With nearly all the walks, I have made it possible to shorten them by cutting off corners and leading back onto the route at another place. Even if I have not indicated this in the description of the route, by studying the map you will be able to make your own cuts, I am sure, if you wish. Equally, you might well find that you can cut into a walk from a starting place of your own choice different to the one I have suggested. Also it is often quite possible to link into one walk from another and even end up at the starting place of that walk, if you can get someone to drive the car round!

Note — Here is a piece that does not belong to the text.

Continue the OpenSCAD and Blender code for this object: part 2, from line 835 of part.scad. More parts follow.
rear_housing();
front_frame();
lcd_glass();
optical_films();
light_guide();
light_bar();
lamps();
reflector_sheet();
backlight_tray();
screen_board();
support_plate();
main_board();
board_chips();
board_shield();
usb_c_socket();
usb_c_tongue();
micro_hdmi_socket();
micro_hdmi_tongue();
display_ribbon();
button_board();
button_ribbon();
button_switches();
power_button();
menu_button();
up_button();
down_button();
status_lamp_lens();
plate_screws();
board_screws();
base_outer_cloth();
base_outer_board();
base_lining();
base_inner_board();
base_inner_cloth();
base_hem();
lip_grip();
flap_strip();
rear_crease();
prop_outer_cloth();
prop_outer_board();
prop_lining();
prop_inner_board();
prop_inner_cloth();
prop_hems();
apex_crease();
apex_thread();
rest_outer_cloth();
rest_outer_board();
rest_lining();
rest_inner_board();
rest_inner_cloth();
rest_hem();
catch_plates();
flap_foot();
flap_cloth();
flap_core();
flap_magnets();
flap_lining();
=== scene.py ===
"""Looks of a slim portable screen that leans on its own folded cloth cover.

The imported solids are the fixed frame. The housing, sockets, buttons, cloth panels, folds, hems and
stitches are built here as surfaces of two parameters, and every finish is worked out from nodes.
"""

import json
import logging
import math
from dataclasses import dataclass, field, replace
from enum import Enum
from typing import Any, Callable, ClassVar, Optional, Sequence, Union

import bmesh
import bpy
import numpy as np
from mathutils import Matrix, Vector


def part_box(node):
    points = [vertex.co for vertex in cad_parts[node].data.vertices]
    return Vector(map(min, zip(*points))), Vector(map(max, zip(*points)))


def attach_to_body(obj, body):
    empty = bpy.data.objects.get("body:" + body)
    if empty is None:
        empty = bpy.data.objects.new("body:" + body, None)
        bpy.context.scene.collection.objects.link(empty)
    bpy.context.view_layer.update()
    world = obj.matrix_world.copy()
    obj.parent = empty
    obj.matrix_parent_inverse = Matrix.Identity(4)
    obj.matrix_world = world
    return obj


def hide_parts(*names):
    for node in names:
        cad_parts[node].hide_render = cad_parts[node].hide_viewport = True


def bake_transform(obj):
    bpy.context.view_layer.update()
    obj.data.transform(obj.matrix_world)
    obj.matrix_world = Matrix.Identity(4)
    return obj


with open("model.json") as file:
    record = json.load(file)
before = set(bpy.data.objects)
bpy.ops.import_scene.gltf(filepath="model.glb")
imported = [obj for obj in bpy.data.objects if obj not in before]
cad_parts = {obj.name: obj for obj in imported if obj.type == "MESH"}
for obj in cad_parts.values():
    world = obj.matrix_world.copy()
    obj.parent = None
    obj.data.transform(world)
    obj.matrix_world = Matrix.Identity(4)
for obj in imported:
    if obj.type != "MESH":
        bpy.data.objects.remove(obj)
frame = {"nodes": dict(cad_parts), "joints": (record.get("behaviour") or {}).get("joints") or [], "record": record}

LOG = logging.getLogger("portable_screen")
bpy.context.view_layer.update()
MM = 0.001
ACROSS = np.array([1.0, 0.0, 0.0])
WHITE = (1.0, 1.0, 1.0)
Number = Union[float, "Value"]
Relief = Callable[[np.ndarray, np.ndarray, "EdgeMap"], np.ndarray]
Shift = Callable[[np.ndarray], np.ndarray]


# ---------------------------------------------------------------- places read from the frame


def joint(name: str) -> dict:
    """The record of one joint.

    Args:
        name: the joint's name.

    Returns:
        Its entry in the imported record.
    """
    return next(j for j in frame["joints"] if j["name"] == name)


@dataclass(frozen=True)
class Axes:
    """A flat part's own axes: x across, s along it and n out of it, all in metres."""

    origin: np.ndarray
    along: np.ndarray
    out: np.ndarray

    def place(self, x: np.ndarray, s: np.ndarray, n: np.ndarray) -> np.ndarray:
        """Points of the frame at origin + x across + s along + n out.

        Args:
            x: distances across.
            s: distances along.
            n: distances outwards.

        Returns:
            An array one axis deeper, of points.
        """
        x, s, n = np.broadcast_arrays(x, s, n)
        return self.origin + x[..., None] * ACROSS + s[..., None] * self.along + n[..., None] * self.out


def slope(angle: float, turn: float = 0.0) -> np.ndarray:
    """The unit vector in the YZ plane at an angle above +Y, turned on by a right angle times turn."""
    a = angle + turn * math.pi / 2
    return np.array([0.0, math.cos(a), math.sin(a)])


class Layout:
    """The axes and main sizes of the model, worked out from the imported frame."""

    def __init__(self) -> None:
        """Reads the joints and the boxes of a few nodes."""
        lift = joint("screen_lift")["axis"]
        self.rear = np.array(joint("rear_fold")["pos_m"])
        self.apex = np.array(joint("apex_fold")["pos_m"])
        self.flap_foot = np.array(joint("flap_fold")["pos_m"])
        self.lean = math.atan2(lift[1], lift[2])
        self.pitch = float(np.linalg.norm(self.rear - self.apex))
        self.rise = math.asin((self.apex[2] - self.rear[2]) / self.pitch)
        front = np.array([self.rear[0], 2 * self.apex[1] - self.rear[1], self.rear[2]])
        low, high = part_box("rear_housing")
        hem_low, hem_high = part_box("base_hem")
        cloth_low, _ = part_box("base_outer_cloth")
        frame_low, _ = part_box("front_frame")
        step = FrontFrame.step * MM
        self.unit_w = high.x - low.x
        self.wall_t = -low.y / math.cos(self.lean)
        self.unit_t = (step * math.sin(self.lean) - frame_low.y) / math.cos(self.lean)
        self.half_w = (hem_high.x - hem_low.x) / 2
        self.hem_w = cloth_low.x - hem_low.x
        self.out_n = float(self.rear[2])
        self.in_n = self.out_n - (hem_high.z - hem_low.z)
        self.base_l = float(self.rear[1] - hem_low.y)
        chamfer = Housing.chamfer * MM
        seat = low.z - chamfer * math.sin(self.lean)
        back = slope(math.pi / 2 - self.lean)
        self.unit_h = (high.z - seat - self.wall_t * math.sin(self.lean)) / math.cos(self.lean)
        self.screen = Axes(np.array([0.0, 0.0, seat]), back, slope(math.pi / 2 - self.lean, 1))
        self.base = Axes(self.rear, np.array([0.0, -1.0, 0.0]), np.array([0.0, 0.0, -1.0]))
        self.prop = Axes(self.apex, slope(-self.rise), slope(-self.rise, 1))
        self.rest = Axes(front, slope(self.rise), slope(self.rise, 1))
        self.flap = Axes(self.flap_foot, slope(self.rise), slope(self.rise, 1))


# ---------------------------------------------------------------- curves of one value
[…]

What I am really saying is that I hope you will use this Guide as a basis for walks that you can work out for yourselves rather than follow slavishly every route I have described, though I hope you will follow some of my walks as they are all ones that I have enjoyed over the years.

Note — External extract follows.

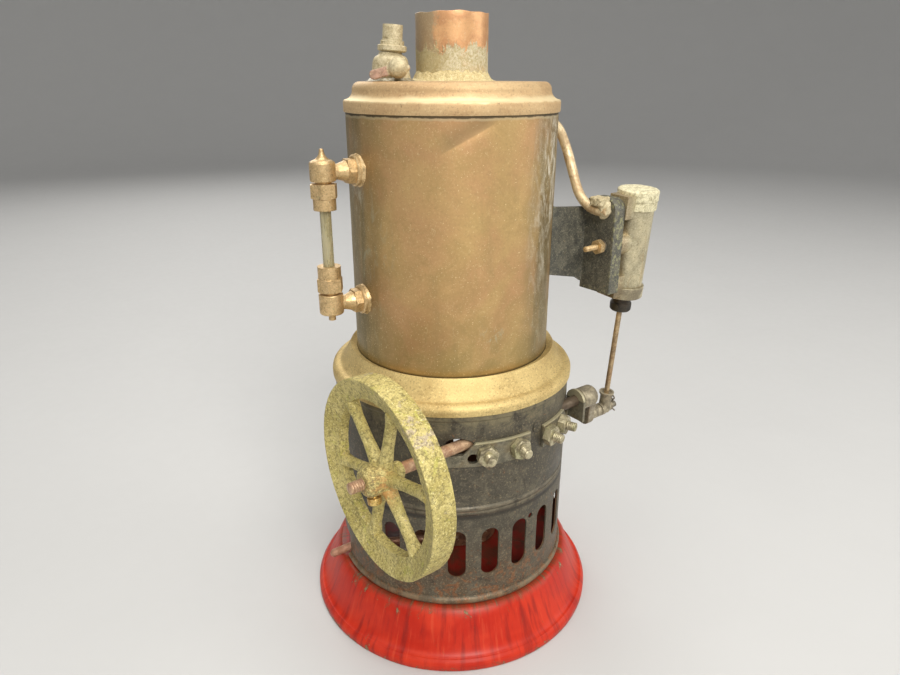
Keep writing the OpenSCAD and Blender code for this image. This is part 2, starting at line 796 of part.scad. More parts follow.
module cylinder_barrel() {
    color("darkgray") at_pivot() difference() {
        union() {
            translate([cyl_x, 0, barrel_bottom]) cylinder(r = cyl_r, h = barrel_top - barrel_bottom);
            rod_x(boss_pad_r, pad_x, cyl_x - 3);
            port_pad(11, barrel_top);
            port_pad(barrel_bottom, -13.6);
        }
        translate([cyl_x, 0, barrel_bottom - over])
            cylinder(r = bore_r, h = barrel_top - barrel_bottom + 2 * over);
        rod_x(pivot_r, pad_x - over, 57.4);
        for (z = [port_up, port_down]) translate([0, 0, z]) rod_x(port_r, pad_x - over, cyl_x - 3);
    }
}

// A raised pad that slides on the port plate, between two heights
module port_pad(z0, z1) translate([pad_x, -pad_w / 2, z0]) cube([7, pad_w, z1 - z0]);

// Space kept clear of a cap round a port pad
module pad_room() translate([pad_x - over, -pad_w / 2, -26]) cube([over + 8, pad_w, 26 + barrel_top]);

module cylinder_top_cap() {
    color("silver") at_pivot() difference() {
        union() {
            translate([cyl_x, 0, 0]) rotate_extrude() polygon([
                [0, top_cap_low], [cap_r - 0.2, top_cap_low], [cap_r - 0.2, 17.4], [cap_r, 17.6],
                [cap_r, top_cap_high - 0.5], [cap_r - 0.6, top_cap_high], [0, top_cap_high]
            ]);
            translate([pad_x + 0.3, -pad_w / 2, barrel_top]) cube([10, pad_w, top_cap_high - barrel_top]);
        }
        translate([cyl_x, 0, 0]) cylinder(r = cyl_r, h = barrel_top);
        pad_room();
    }
}

module cylinder_bottom_cap() {
    color("silver") at_pivot() difference() {
        union() {
            translate([cyl_x, 0, bottom_cap_low])
                cylinder(r = cap_r, h = bottom_cap_high - bottom_cap_low);
            translate([cyl_x, 0, -29.4]) cylinder(r = 3.5, h = 5);
        }
        translate([cyl_x, 0, barrel_bottom]) cylinder(r = cyl_r, h = 10);
        translate([cyl_x, 0, -30]) cylinder(r = 2.4, h = 4.8);
        translate([cyl_x, 0, -30]) cylinder(r = rod_r + run_c, h = 10);
        pad_room();
    }
}

module gland_nut() {
    color("saddlebrown") at_pivot() translate([cyl_x, 0, 0]) difference() {
        rotate_extrude() polygon([
            [0, gland_low], [4.2, gland_low], [4.6, gland_low + 0.5], [4.6, -28.2], [4.2, -27.8],
            [4.2, -25], [0, -25]
        ]);
        translate([0, 0, -29.6]) cylinder(r = 3.55, h = 6);
        translate([0, 0, gland_low - over]) cylinder(r = rod_r + run_c, h = 10);
    }
}

module gland_packing() {
    color("black") at_pivot() translate([cyl_x, 0, 0]) ring(2.35, rod_r + run_c, -29.5, -25.3);
}

module pivot_stud() {
    color("tan") at_pivot() rod_x(pivot_r, 35, 57.3);
}

module pivot_spring() {
    wire_r = 0.35;
    color("tan") at_pivot() for (k = [0 : 1])
        translate([plate_back_x - 0.4 - k * 0.75, 0, 0]) rotate([0, 90, 0]) rotate_extrude()
            translate([2.2, 0]) circle(r = wire_r, $fn = 16);
}

module pivot_nut() {
    color("tan") at_pivot() translate([42, 0, 0]) rotate([0, 90, 0]) difference() {
        hex_bar(5.4, 0, 2.3);
        translate([0, 0, -over]) cylinder(r = pivot_r, h = 6);
    }
}

// ---------------------------------------------------------------- piston assembly

module piston() {
    color("goldenrod") at_pivot() translate([cyl_x, 0, piston_bottom]) difference() {
        cylinder(r = bore_r - run_c, h = piston_h);
        translate([0, 0, piston_h / 2 - 1.2]) ring(bore_r + over, bore_r - 1.4, 0, 2.4);
        translate([0, 0, -over]) cylinder(r = rod_r, h = piston_h - 1);
    }
}

module piston_packing() {
    color("black") at_pivot() translate([cyl_x, 0, piston_bottom + piston_h / 2])
        ring(bore_r - run_c, bore_r - 1.4, -1.2, 1.2);
}

module piston_rod() {
    rod_bottom = -(pin_dist - 4);
    color("sienna") at_pivot() translate([cyl_x, 0, rod_bottom])
        cylinder(r = rod_r, h = piston_bottom + piston_h - 2 - rod_bottom);
}

module rod_end() {
    color("gray") at_pin() difference() {
        union() {
            translate([cyl_x, 0, 0]) rotate_extrude() polygon([
                [0, -1.5], [2.7, -1.5], [2.7, 7.5], [3.5, 8], [3.5, 8.9], [0, 8.9]
            ]);
            rotate([0, 90, 0]) rotate_extrude() polygon([
                [0, link_gap_x + link_gap / 2], [3, link_gap_x + link_gap / 2], [3, 62.4],
                [2.5, 65], [2.3, 68.2], [0, 68.2]
            ]);
        }
        rod_x(1.6, link_gap_x - over, 70);
        translate([cyl_x, 0, 4]) cylinder(r = rod_r, h = 8);
        translate([cyl_x, 0, 8.1]) cylinder(r = 2.4, h = 2);
    }
}

module crank_pin() {
    color("tan") at_pin() difference() {
        rod_x(1.6, link_gap_x + link_gap / 2, 71);
        translate([69.6, 0, -4]) cylinder(r = 0.5, h = 8);
    }
}

module split_pin() {
    color("tan") at_pin() translate([69.6, 0, 0]) union() {
        translate([0, 0, -2.4]) cylinder(r = 0.5, h = 5.6);
        translate([0, 0, 3.4]) rotate([90, 0, 0]) rotate_extrude() translate([0.75, 0])
            circle(r = 0.35, $fn = 16);
    }
}

// ---------------------------------------------------------------- burner

// Upright prism with round ends, its long side along X
module stadium(l, w, z0, z1) {
    for (x = [-1, 1]) translate([x * (l - w) / 2, 0, z0]) cylinder(r = w / 2, h = z1 - z0);
    translate([-(l - w) / 2, -w / 2, z0]) cube([l - w, w, z1 - z0]);
}

wick_x = [-13, 0, 13];

module burner_tank() {
    color("peru") at_az(door_az) difference() {
        stadium(tank_l, tank_w, tank_z, tank_top_z);
        stadium(tank_l - 1.4, tank_w - 1.4, tank_z + 0.7, tank_top_z - 0.7);
        for (x = wick_x) translate([x, 0, tank_top_z - 2]) cylinder(r = 3, h = 4);
        translate([0, -9, tank_top_z - 2]) cylinder(r = 2, h = 4);
    }
}

module wick_tubes() {
    color("peru") at_az(door_az) for (x = wick_x) translate([x, 0, 0])
        ring(3, 2.5, tank_top_z - 4, tube_top_z);
}

module wicks() {
    color("ivory") at_az(door_az) for (x = wick_x) translate([x, 0, tank_z + 1])
        cylinder(r = 2.45, h = tube_top_z + 0.5 - tank_z - 1);
}

module filler_cap() {
    color("peru") at_az(door_az) translate([0, -9, 0]) union() {
        translate([0, 0, tank_top_z]) cylinder(r = 3, h = 2.4);
        translate([0, 0, tank_top_z - 3]) cylinder(r = 1.95, h = 3.2);
    }
}

module burner_handle() {
    droop = atan2(handle_z - handle_tip_z, handle_tip_x - handle_bend_x);
    out = norm([handle_z - handle_tip_z, handle_tip_x - handle_bend_x]);
    knee = 0.15;
    color("lightcoral") at_az(door_az, 0, handle_z) translate([0, handle_y, 0]) union() {
        difference() {
            rod_x(handle_r, handle_root_x, handle_bend_x);
            translate([0, -handle_y, 0]) stadium(tank_l, tank_w, -10, 10);
        }
        translate([handle_bend_x, 0, 0]) {
            sphere(r = handle_r + knee);
            rotate([0, droop, 0]) rotate([0, 90, 0]) rotate_extrude() polygon(concat(
                [[0, 0], [handle_r, 0]], arc([0, out], handle_r, 0, 90, 8)
            ));
        }
    }
}

base();
firebox_shell();
firebox_rivet();
boiler_collar();
boiler_barrel();
boiler_bottom_plate();
boiler_top_cap();
chimney_flue();
whistle_body();
whistle_collar();
whistle_bell();
whistle_lever();
whistle_plug_nut();
gauge_upper_fitting();
gauge_lower_fitting();
gauge_upper_nut();
gauge_lower_nut();
gauge_glass();
gauge_packing();
gauge_drain_screw();
steam_pipe();
steam_pipe_flange();
steam_block();
cylinder_bracket();
flywheel_bearing_bracket();
crank_bearing_bracket();
bracket_bolts();
bracket_nuts();
crankshaft();
flywheel();
flywheel_set_screw();
crank();
cylinder_barrel();
cylinder_top_cap();
cylinder_bottom_cap();
gland_nut();
gland_packing();
pivot_stud();
pivot_spring();
pivot_nut();
piston();
piston_packing();
piston_rod();
rod_end();
crank_pin();
split_pin();
burner_tank();
wick_tubes();
wicks();
filler_cap();
burner_handle();
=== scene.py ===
from math import atan2, cos, degrees, exp, hypot, pi, radians, sin, tan

import bmesh
import bpy
import numpy as np
from mathutils import Matrix, Vector, noise


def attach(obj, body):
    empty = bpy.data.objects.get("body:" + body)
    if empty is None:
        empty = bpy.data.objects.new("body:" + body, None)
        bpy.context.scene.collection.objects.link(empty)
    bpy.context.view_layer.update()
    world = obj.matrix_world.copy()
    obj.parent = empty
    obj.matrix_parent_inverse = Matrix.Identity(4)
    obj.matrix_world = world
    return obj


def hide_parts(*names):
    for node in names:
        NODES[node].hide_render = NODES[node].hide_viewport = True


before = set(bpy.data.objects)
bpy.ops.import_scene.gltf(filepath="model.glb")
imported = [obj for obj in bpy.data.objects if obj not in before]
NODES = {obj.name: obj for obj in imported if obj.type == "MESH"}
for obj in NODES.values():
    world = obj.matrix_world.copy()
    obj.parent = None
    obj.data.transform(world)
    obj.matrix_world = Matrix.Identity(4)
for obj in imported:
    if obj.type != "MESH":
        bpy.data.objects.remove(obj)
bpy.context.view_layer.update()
MM = 0.001

# ---------- frame positions, mm
SHAFT_Y, SHAFT_Z = -42.5, 99.9
PIVOT_Z = 168.0
THROW, CRANK_REST = 15.5, radians(22)
PIN_Y = SHAFT_Y + THROW * sin(CRANK_REST)
PIN_Z = SHAFT_Z - THROW * cos(CRANK_REST)
TILT = atan2(PIN_Y - SHAFT_Y, PIVOT_Z - PIN_Z)
CYL_X = 64.0
WHEEL_X = -63.0
BOLT_Z = 96.4
BOILER_R, FLUE_R = 41.5, 13.8
DOOR_AZ, GAUGE_AZ, PIPE_AZ = 150, 174.5, -24.5
PHOTO_AZ = radians(-37.2)
PHOTO_LEFT = (-0.797, 0.605, 0)


def shift(x, y, z):
    return Matrix.Translation((x, y, z))


def turn(deg, axis):
    return Matrix.Rotation(radians(deg), 4, axis)


ALONG_X = turn(90, "Y")
AT_SHAFT = shift(0, SHAFT_Y, SHAFT_Z)
AT_PIVOT = shift(0, SHAFT_Y, PIVOT_Z) @ Matrix.Rotation(TILT, 4, "X")
AT_PIN = shift(0, PIN_Y, PIN_Z) @ Matrix.Rotation(TILT, 4, "X")


def at_az(az, r=0.0, z=0.0):
    return turn(az, "Z") @ shift(r, 0, z)


def around(az, z, r=BOILER_R):
    return (r * cos(radians(az)), r * sin(radians(az)), z)


AT_WHISTLE = shift(*around(170.8, 231.5, 25.6)) @ Matrix.Rotation(PHOTO_AZ, 4, "Z")
AT_PLUG = AT_WHISTLE @ shift(3.6, -10.2, 4.3)

# The dent's middle, and the slope of its crease
DENT_AZ, DENT_Z = -119.0, 213.0
DENT_SIDE = (-sin(radians(DENT_AZ)), cos(radians(DENT_AZ)), 0)
CREASE_COS, CREASE_SIN = 0.882, 0.472

# ---------- camera, light, floor
def add_object(name, data):
    ob = bpy.data.objects.new(name, data)
    bpy.context.scene.collection.objects.link(ob)
    return ob


cam = add_object("camera", bpy.data.cameras.new("camera"))
cam.data.sensor_width = 36.0
cam.data.lens = 26.49
cam.data.clip_start, cam.data.clip_end = 0.01, 20
cam.location = (-0.1667, -0.2184, 0.2313)
cam.rotation_euler = Vector((0.5639, 0.7429, -0.3606)).to_track_quat("-Z", "Y").to_euler()
bpy.context.scene.camera = cam
bpy.context.scene.view_settings.view_transform = "Standard"


def area_light(name, place, size, watts, colour):
    light = bpy.data.lights.new(name, "AREA")
    light.shape, light.size = "DISK", size
    light.energy, light.color = watts, colour
    ob = add_object(name, light)
    ob.location = place
    aim = Vector((0, 0, 0.12)) - Vector(place)
    ob.rotation_euler = aim.to_track_quat("-Z", "Y").to_euler()


area_light("key", (-0.42, -1.15, 1.05), 0.9, 23, (1.0, 0.97, 0.92))
area_light("left", (-1.3, -0.1, 0.9), 0.9, 3, (1.0, 0.98, 0.94))
area_light("top", (0.0, 0.0, 1.45), 1.0, 11, (1.0, 0.98, 0.94))
area_light("fill", (1.0, -0.8, 0.55), 0.9, 5, (1.0, 0.98, 0.95))
area_light("back", (0.3, 1.2, 0.85), 0.8, 5, (1.0, 0.98, 0.95))

world = bpy.data.worlds.new("studio")
bpy.context.scene.world = world
world.use_nodes = True
world.node_tree.nodes["Background"].inputs["Color"].default_value = (0.8, 0.8, 0.8, 1)
world.node_tree.nodes["Background"].inputs["Strength"].default_value = 0.38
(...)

Vixen Tor with King's Tor and the Hessary Tor mast beyond, Walk 18

I cannot begin to cover every inch of the moor and take you to every hidden corner. There are many interesting things to see that would not really make up a full worthwhile walk. I must leave you to find out about these other places yourselves and visit them when you have time.

In this Guide I have not provided detailed, precise descriptions of the routes (not every rock is mentioned, and neither compass bearings nor exact distances are given). I hope that you will use your own maps and compasses yourselves with a sense of exploration, discovery and route finding. The routes and the maps here are only a rough guide to help you work out your own journeys based on my general information.

Finally, I hope that some of you who cannot walk or may not want to walk will also be able to use this Guide so that, with the aid of a map and what I have written, you will be able to come on some of the walks, in your imagination, and find out more about this extraordinary and fascinating place, Dartmoor.

All that remains is for me to wish you safe, enjoyable and interesting walking.